Empirical Inference Conference Paper 2009

Nonlinear causal discovery with additive noise models

The discovery of causal relationships between a set of observed variables is a fundamental problem in science. For continuous-valued data linear acyclic causal models are often used because these models are well understood and there are well-known methods to fit them to data. In reality, of course, many causal relationships are more or less nonlinear, raising some doubts as to the applicability and usefulness of purely linear methods. In this contribution we show that in fact the basic linear framework can be generalized to nonlinear models with additive noise.

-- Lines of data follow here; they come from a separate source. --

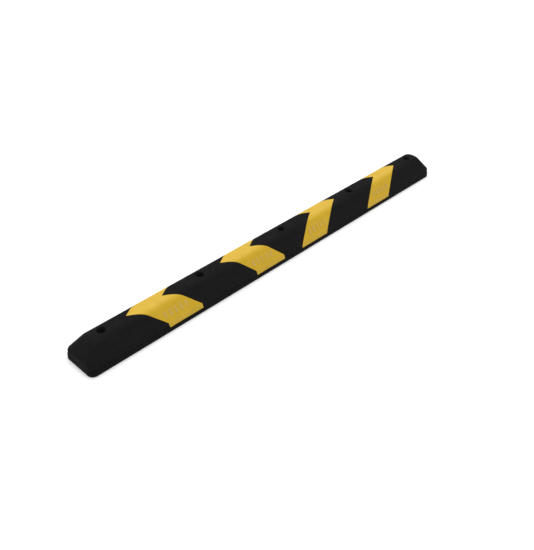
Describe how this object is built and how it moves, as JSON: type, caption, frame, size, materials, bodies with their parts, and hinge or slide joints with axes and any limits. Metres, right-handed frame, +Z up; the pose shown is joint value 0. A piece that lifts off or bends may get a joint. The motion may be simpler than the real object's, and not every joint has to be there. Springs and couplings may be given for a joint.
{
  "type": "parking wheel stop",
  "caption": "Low moulded rubber wheel stop with sloped faces, hipped ends, flush yellow chevron inlays and counterbored anchor holes, laid across the end of a parking bay.",
  "frame": {"origin": "middle of the footprint, on the ground", "axes": "+X along the bar, +Y towards its far long side as the car's wheels meet the near one, +Z up"},
  "size_m": [1.83, 0.146, 0.095],
  "materials": {
    "black_rubber": "matte moulded rubber with fine crumb grain",
    "yellow_rubber": "satin yellow inlay, slightly grained",
    "zinc_steel": "zinc plated"
  },
  "bodies": {
    "root": {"rubber_body": "black_rubber", "chevron_left_outer": "yellow_rubber", "chevron_left_inner": "yellow_rubber", "chevron_right_inner": "yellow_rubber", "chevron_right_outer": "yellow_rubber", "anchor_washer_1": "zinc_steel", "anchor_washer_2": "zinc_steel", "anchor_washer_3": "zinc_steel", "anchor_washer_4": "zinc_steel", "anchor_washer_5": "zinc_steel"}
  },
  "joints": []
}
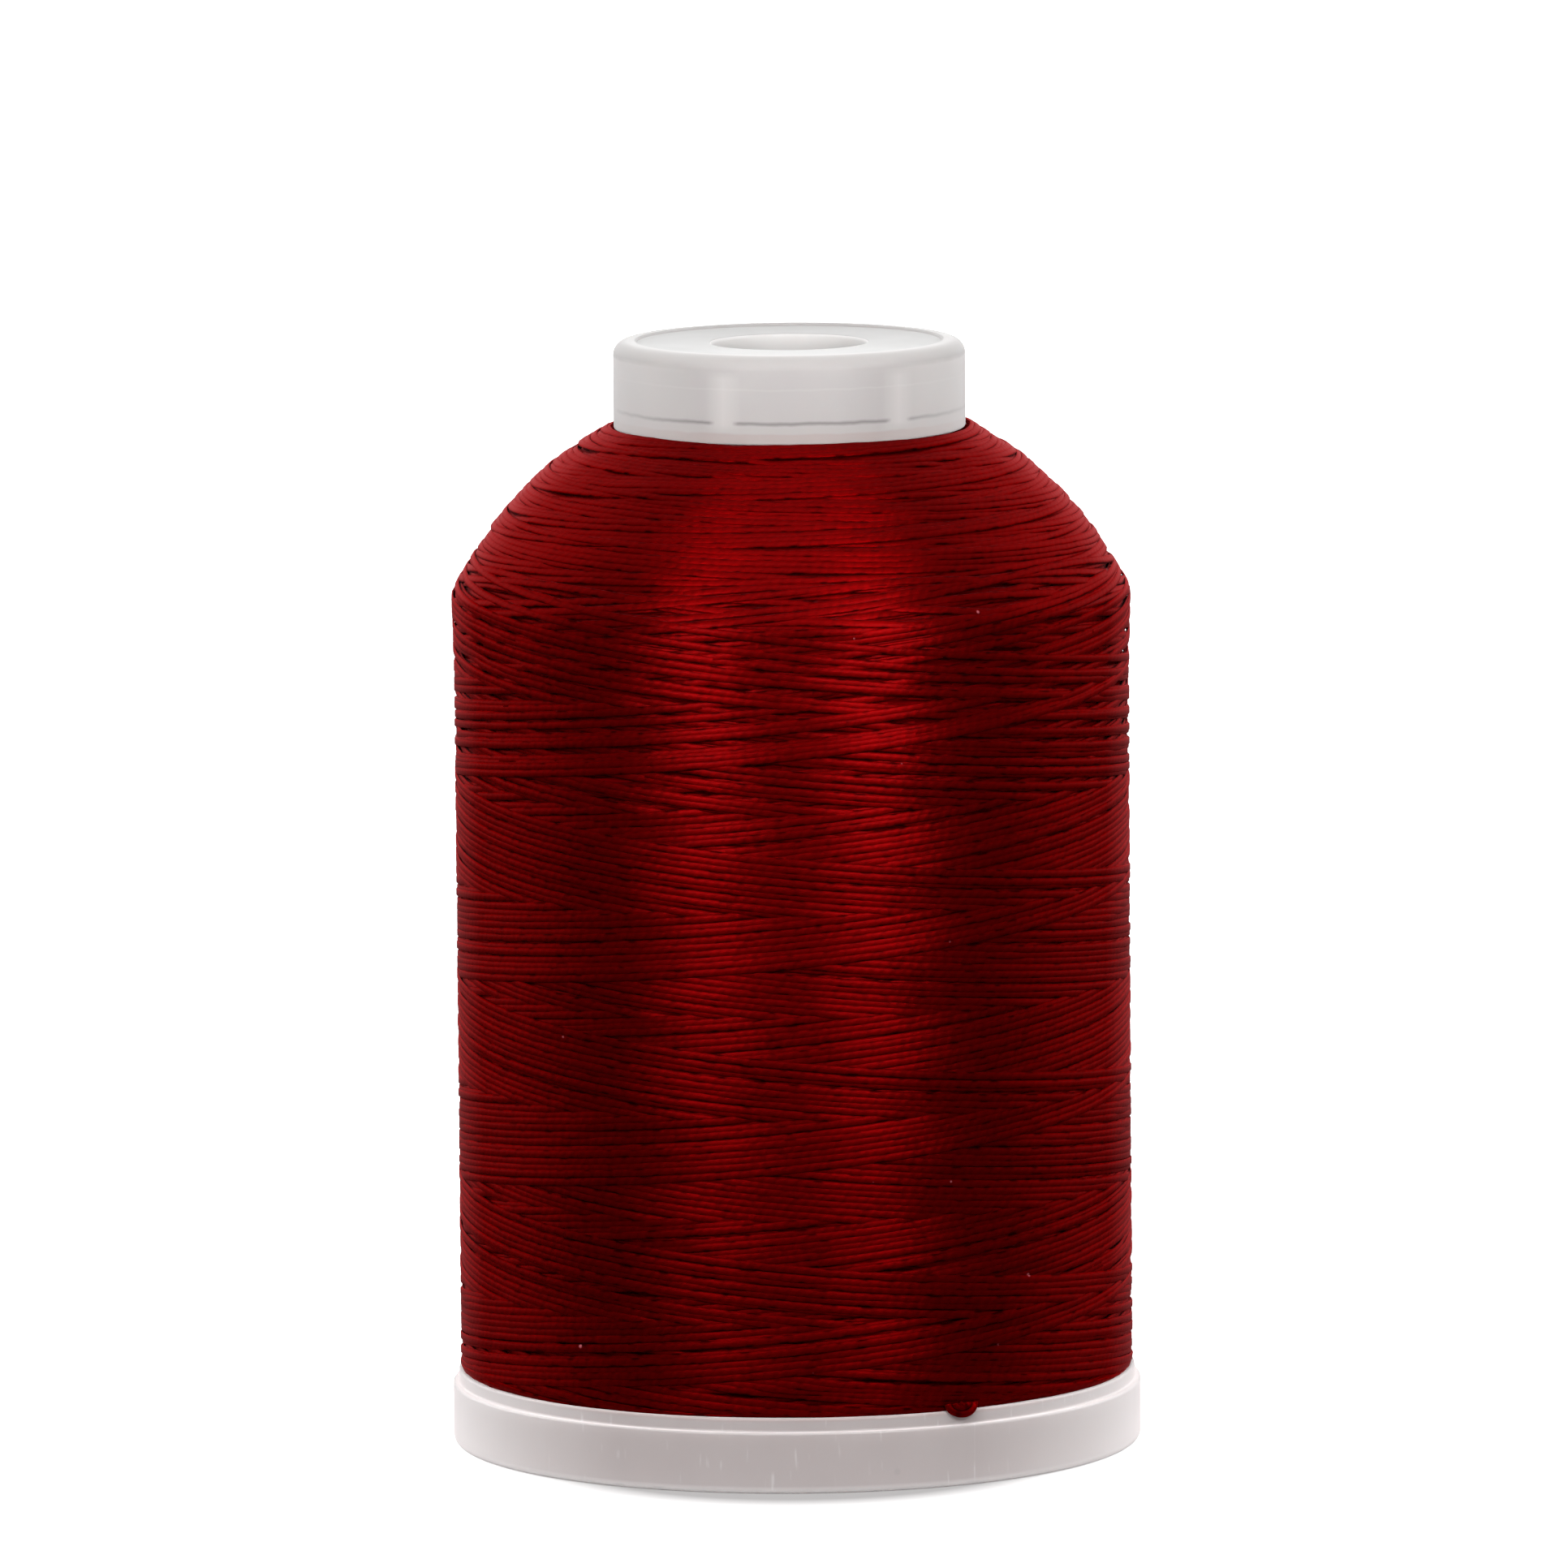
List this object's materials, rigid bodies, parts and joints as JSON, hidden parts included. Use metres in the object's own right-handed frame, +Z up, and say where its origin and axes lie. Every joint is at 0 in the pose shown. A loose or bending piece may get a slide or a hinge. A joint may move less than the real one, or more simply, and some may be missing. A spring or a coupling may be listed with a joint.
{
  "type": "spool of thread",
  "caption": "Snap spool of fine sewing thread: wound thread on a hollow flanged tube, with a frosted top collar and a base that snaps on over the foot and stores the thread's end.",
  "frame": {"origin": "centre of the base's underside, on the spool's axis, where the spool stands", "axes": "+Z up along the spool's axis, from the base to the collar; -Y is the front, with the thread's start loop to the right of it"},
  "size_m": [0.041, 0.041, 0.0658],
  "materials": {
    "white_plastic": "satin moulded",
    "frosted_plastic": "frosted translucent",
    "red_thread": "lustrous deep red"
  },
  "bodies": {
    "base": {"snap_base": "white_plastic"},
    "spool": {"spool_tube": "white_plastic", "top_collar": "frosted_plastic", "thread_package": "red_thread", "thread_start_loop": "red_thread"}
  },
  "joints": [
    {"name": "snap_slide", "type": "slide", "parent": "base", "child": "spool", "axis": [0, 0, 1], "range_m": [0, 0.003]}
  ]
}
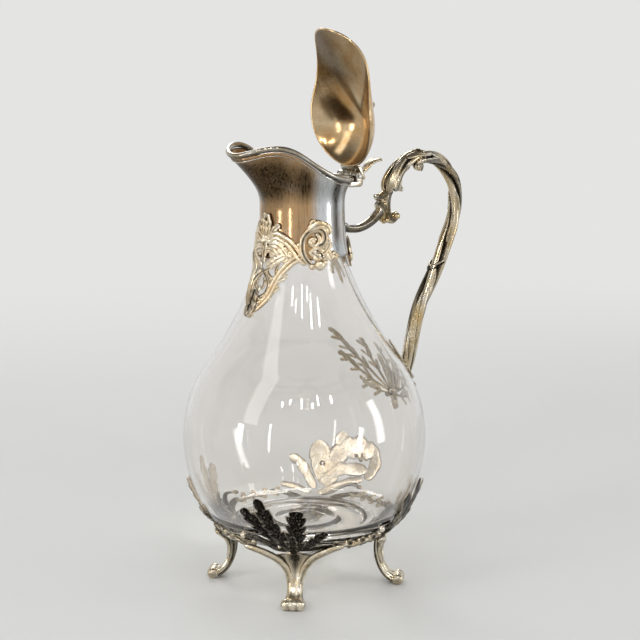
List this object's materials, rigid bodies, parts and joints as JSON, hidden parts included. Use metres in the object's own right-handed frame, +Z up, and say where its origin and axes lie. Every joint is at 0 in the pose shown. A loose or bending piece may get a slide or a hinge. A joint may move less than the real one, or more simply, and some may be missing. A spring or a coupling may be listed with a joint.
{
  "type": "claret jug",
  "caption": "Pear-shaped glass claret jug in a silver-plated mount with a wavy pouring lip, a domed hinged lid, a scrolled vine handle and scroll feet.",
  "frame": {"origin": "centre of the bounding box on the table, between the four feet", "axes": "+Z up, the spout towards -X, the handle towards +X, +Y across"},
  "size_m": [0.2032, 0.149, 0.3451],
  "materials": {
    "clear_glass": "clear soda-lime glass, polished",
    "mount_silver": "polished silver plate with warm tarnish",
    "lid_silver": "polished silver plate, golden tarnish inside",
    "cast_silver": "cast silver plate, dark in the recesses",
    "dark_cast_silver": "cast silver plate with heavy dark tarnish",
    "plaster": "matt plaster",
    "pin_steel": "drawn pin"
  },
  "bodies": {
    "jug": {"glass_body": "clear_glass", "neck_cement": "plaster", "neck_mount": "mount_silver", "rim_moulding": "cast_silver", "front_lappet": "cast_silver", "back_lappet": "cast_silver", "left_scroll": "cast_silver", "right_scroll": "cast_silver", "hinge_bracket": "cast_silver", "hinge_pin": "pin_steel", "handle_bracket": "cast_silver", "handle_arm": "cast_silver", "handle_volute": "cast_silver", "handle_loop": "cast_silver", "handle_bud": "cast_silver", "handle_spray": "cast_silver", "leg_front_left": "dark_cast_silver", "leg_front_right": "dark_cast_silver", "leg_back_left": "dark_cast_silver", "leg_back_right": "dark_cast_silver", "leaf_fan_front_left": "dark_cast_silver", "leaf_fan_front_right": "dark_cast_silver", "leaf_fan_back_left": "dark_cast_silver", "leaf_fan_back_right": "dark_cast_silver", "garland_front": "dark_cast_silver", "garland_left": "dark_cast_silver", "garland_back": "dark_cast_silver", "garland_right": "dark_cast_silver"},
    "lid": {"lid_hinge_leaf": "cast_silver", "lid": "lid_silver", "lid_finial": "cast_silver", "thumbpiece": "cast_silver"}
  },
  "joints": [
    {"name": "lid_hinge", "type": "hinge", "parent": "jug", "child": "lid", "pos_m": [0.0097, 0, 0.251], "axis": [0, 1, 0], "range_deg": [-64.5, 6]}
  ]
}
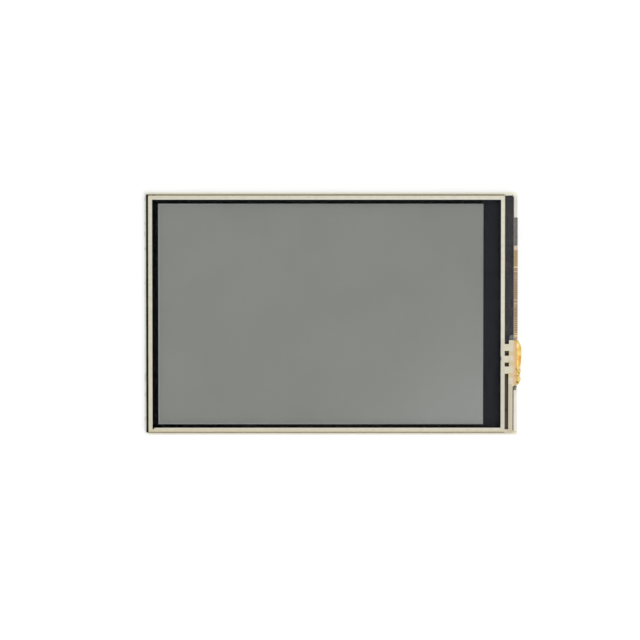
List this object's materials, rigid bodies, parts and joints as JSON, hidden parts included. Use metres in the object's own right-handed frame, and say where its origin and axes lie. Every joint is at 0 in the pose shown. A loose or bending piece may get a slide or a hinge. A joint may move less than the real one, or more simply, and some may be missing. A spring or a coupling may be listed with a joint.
{
  "type": "tft display module",
  "caption": "Flat rectangular colour display module: a resistive touch panel over a liquid crystal cell in a moulded light frame, with flex tails folded onto its back.",
  "frame": {"origin": "under the middle of the backlight frame, at the level of the lowest parts on the folded flex", "axes": "+X along the long side towards the edge with the flex tails, +Y to the top of the screen, +Z out of the screen towards the viewer"},
  "size_m": [0.0857, 0.055, 0.0043],
  "materials": {
    "frame_white": "fine moulded satin",
    "plate_steel": "rolled stainless sheet",
    "reflector_film": "mirror white film",
    "guide_acrylic": "clear acrylic",
    "light_film": "milky film",
    "lamp_white": "white package with yellow window",
    "flex_amber": "polyimide over copper",
    "tail_amber": "bare polyimide",
    "stiffener_board": "thick polyimide",
    "contact_gold": "gold plated",
    "solder_tin": "bright solder",
    "capacitor_ceramic": "fired body with tinned ends",
    "chip_silicon": "ground silicon",
    "lcd_glass": "clear",
    "touch_glass": "clear",
    "touch_film": "clear hard coat",
    "polarizer_grey": "smooth",
    "mask_black": "black border under glass",
    "pixel_grey": "unlit screen grey",
    "conductor_cream": "printed cream ink",
    "adhesive_clear": "clear adhesive",
    "tape_black": "black film tape",
    "tape_grey": "grey conductive tape",
    "tape_white": "double sided tape"
  },
  "bodies": {
    "root": {"back_plate": "plate_steel", "backlight_frame": "frame_white", "black_mask": "mask_black", "capacitor_1": "capacitor_ceramic", "capacitor_2": "capacitor_ceramic", "capacitor_3": "capacitor_ceramic", "capacitor_4": "capacitor_ceramic", "capacitor_5": "capacitor_ceramic", "capacitor_6": "capacitor_ceramic", "colour_filter_glass": "lcd_glass", "diffuser": "light_film", "driver_chip": "chip_silicon", "edge_tape": "tape_grey", "flex_contacts": "contact_gold", "flex_stiffener": "stiffener_board", "flex_tape": "tape_white", "front_polarizer": "polarizer_grey", "led_1": "lamp_white", "led_2": "lamp_white", "led_3": "lamp_white", "led_4": "lamp_white", "led_5": "lamp_white", "led_6": "lamp_white", "led_flex": "flex_amber", "light_guide": "guide_acrylic", "light_shield_tape": "tape_black", "lower_prism_film": "light_film", "main_flex": "flex_amber", "pixel_layer": "pixel_grey", "rear_polarizer": "polarizer_grey", "reflector": "reflector_film", "rim_tape": "tape_black", "tail_solder": "solder_tin", "tft_glass": "lcd_glass", "touch_conductors": "conductor_cream", "touch_film": "touch_film", "touch_gasket": "adhesive_clear", "touch_glass": "touch_glass", "touch_glue": "adhesive_clear", "touch_tail": "tail_amber", "touch_tape": "tape_black", "upper_prism_film": "light_film"}
  },
  "joints": []
}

In this extended framework, nonlinearities in the data-generating process are in fact a blessing rather than a curse, as they typically provide information on the underlying causal system and allow more aspects of the true data-generating mechanisms to be identified. In addition to theoretical results we show simulations and some simple real data experiments illustrating the identification power provided by nonlinearities.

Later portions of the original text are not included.